Located 55 kilometres east of Beirut, the capital of Lebanon, is Bekka Valley, where most of the Syrian refugees take refuge. It is estimated that out of the 1.5 million Syrian refugees in Lebanon, about one million reside here.
To serve this deluge of displaced people, refugee centres sprang up all over the Bekka Valley, with this particular NGO being the first to arrive six years ago. This particular NGO currently serves about 300 families with over a thousand refugees. I was blessed to be given the opportunity to serve these refugees in the community centre during my stay in Lebanon.
Early in the morning, the children would come to school, where they are taught Arabic, Mathematics, Social Ethics, Health Education and of course, about Jesus.
In the afternoons, some teachers will travel deep into the refugee camps to hold classes for the children who stay too far away to travel to the school. At the community centre, classes for female refugees are held on subjects such as health and the bible. Twice a week, workers with another NGO, will help conduct soccer training for the young boys at the refugee camps.
In the evenings, we travel from tent to tent, visiting the families of the children attending the school. It is during this time that we truly connect with the refugees, hearing their stories and struggles and encouraging them with the Word. I felt that my trip there coincided with the season of harvest; the refugees were very receptive to the message and responding to become followers of Jesus. They were seeking to understand the full extent of the gospel, and what it means to be a Christian.

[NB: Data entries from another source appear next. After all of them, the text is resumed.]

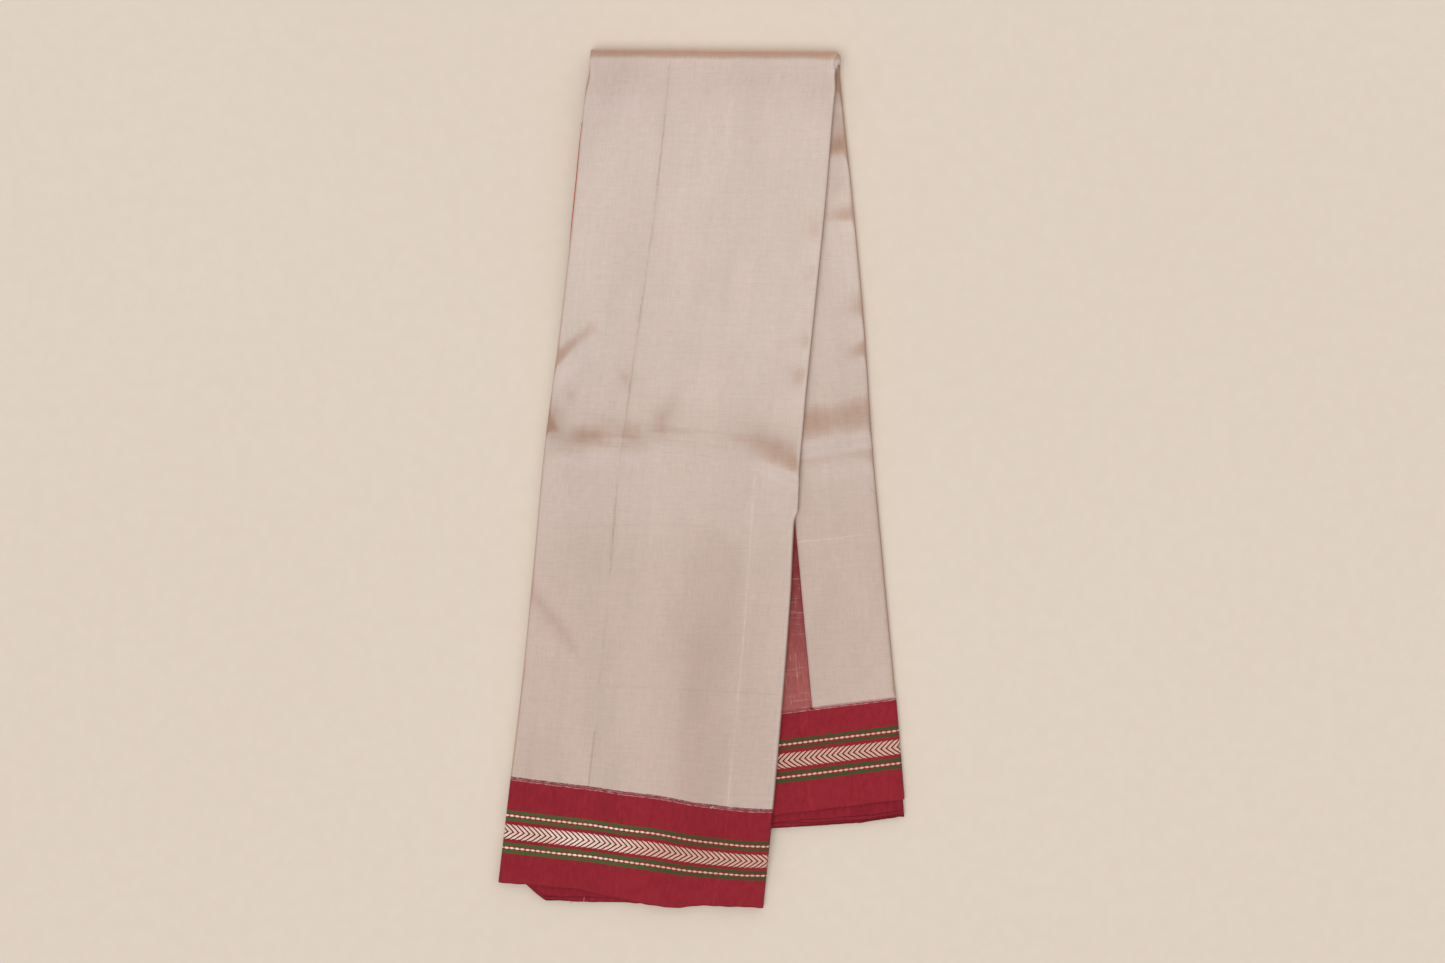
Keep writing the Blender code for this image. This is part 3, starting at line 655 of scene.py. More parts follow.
def hem_waver(flap, inward):
    """How unevenly a hem is cut, in millimetres."""
    seed = 0.0 if flap == "front" else 4.0
    return 0.22 * np.sin(inward / 5.1 + seed) + 0.14 * np.sin(inward / 1.9 + 2 * seed)


def front_row(station, raised):
    """Inward distance and depth of the front cloth, from the left edge's parting to the right."""
    width = width_at(station)
    flat = np.linspace(LEFT_ROUND, width - RIGHT_ROUND, 86)
    left, right = left_wrap(raised), right_wrap(width, raised)
    inward = np.concatenate([left[0], flat, right[0]])
    return inward, np.concatenate([left[1], np.full(len(flat), CLOTH - raised), right[1]])


def back_row(station, raised, first_edge, last_edge=None):
    """The same of the back flap's upper cloth, from first_edge to last_edge or round the right."""
    width, down = width_at(station), station[1]
    if last_edge:
        flat = np.linspace(first_edge(down), last_edge(down), 16)
        return flat, np.full(len(flat), CLOTH - raised)
    flat = np.linspace(first_edge(down), width - RIGHT_ROUND, 30)
    right = right_wrap(width, raised)
    depth = np.concatenate([np.full(len(flat), CLOTH - raised), right[1]])
    return np.concatenate([flat, right[0]]), depth


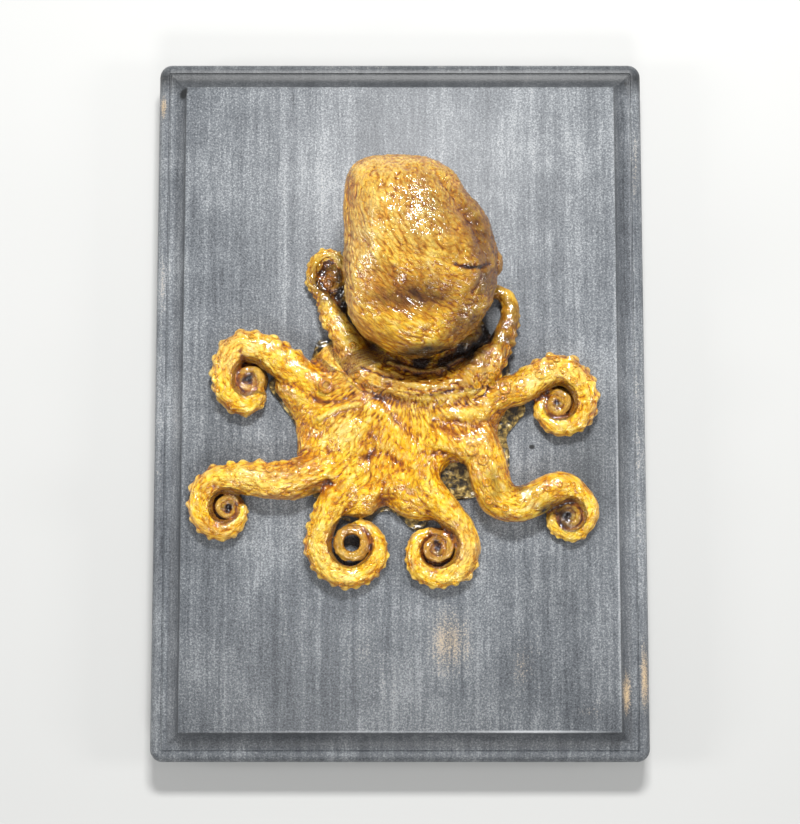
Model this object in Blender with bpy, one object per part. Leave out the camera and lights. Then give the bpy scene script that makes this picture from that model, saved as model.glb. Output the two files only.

Never before have I seen such converts – armed with a thorough knowledge of the gospel, willingly praying the sinner’s prayer and surrendering their lives to Christ. During my time in Lebanon, I witnessed four families coming to faith. That was 28 souls entering the kingdom. Wow! What a rejoicing in heaven for each of these precious ones. Each time a refugee chooses Christ, a miracle unfolds before my eyes. They know the risk of persecution and ostracism from their community when they make the decision, yet they pray wholeheartedly for Christ to enter their lives.
Reflecting on those moments, I can’t help but praise God. Just a decade ago, Syrians were classified as one of the hardest groups to reach out to. Today, they seem to be ready for change. Truly, He has softened their hearts. Indeed, as Matthew 9:37 beckons us, “The harvest is plentiful but the workers are few”.
Will we be His labourers in this season of harvest?